Поэтому, когда я сейчас говорю о речевых особенностях данной индивидуальности, иногда может быть такое распределение ролей, что забота о характерности образа уже поглощена индивидуальными особенностями исполнителя, и ничего не нужно, и ему не надо об этом думать и тратить время. А я говорю прежде всего о пьесе современной, где как будто эта забота отпадает из области характерности внешней речевой. Но она сохраняется в другом: что говорить и как действовать словом. Тем не менее бывают современнее пьесы, где это очень важно.

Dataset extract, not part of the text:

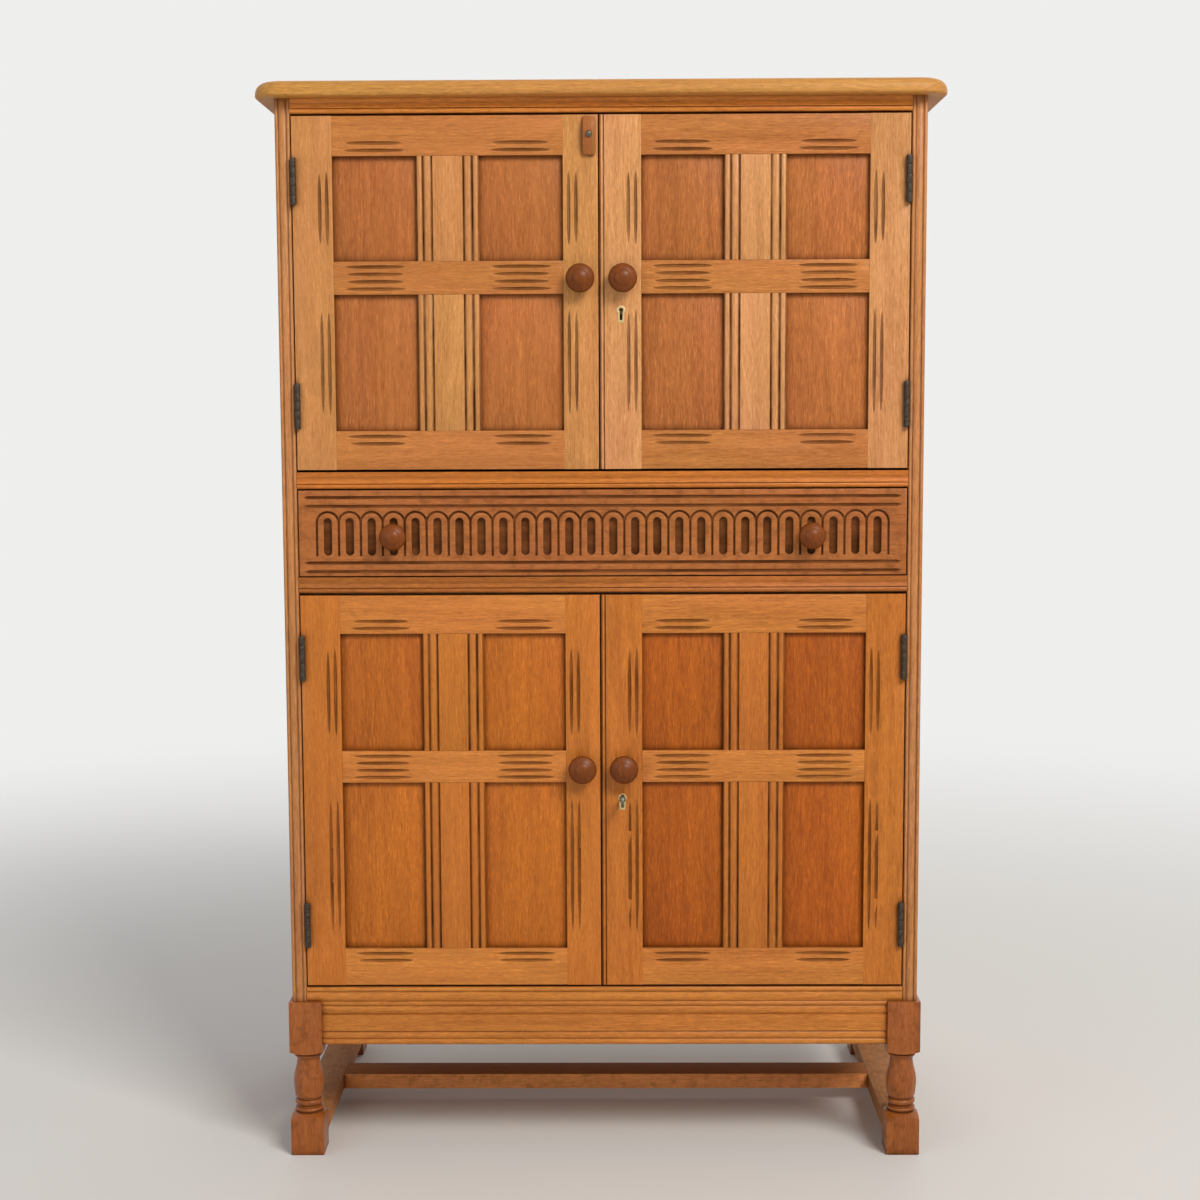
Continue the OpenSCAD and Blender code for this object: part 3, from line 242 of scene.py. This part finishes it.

Я столкнулся второй раз с пьесой Симонова «Записки Лопатина» в студии. Не я начинал работу. Я помогал ее выпускать. Но если бы я начинал ее, я обратил бы внимание актеров на некоторые особенности речевых характеристик. И здесь мы сталкиваемся еще с одним делом.
Есть автор, который это закладывает. Он иначе не может, он это слышит. Я не говорю об Островском. Это пример совершенно блестящий.
Но мы можем разговаривать сегодня не только об Островском. Великолепно слышит особенности речи и речевую индивидуализацию своих персонажей К. Симонов. Он об этом не думает, он это слышит. Это прекрасно слышал Тренев, который иногда просто записывал реплики и фразы, слышанные в жизни, в записную книжку, затем они находили место в пьесе и ролях. Но конструкция фразы, мелодический рисунок фразы, невероятный словарь, какая-то диалектная инверсия фразы записывались в книжке, затем всплывали, и эти фразы находили место в диалогах героев, потому что он это слышал.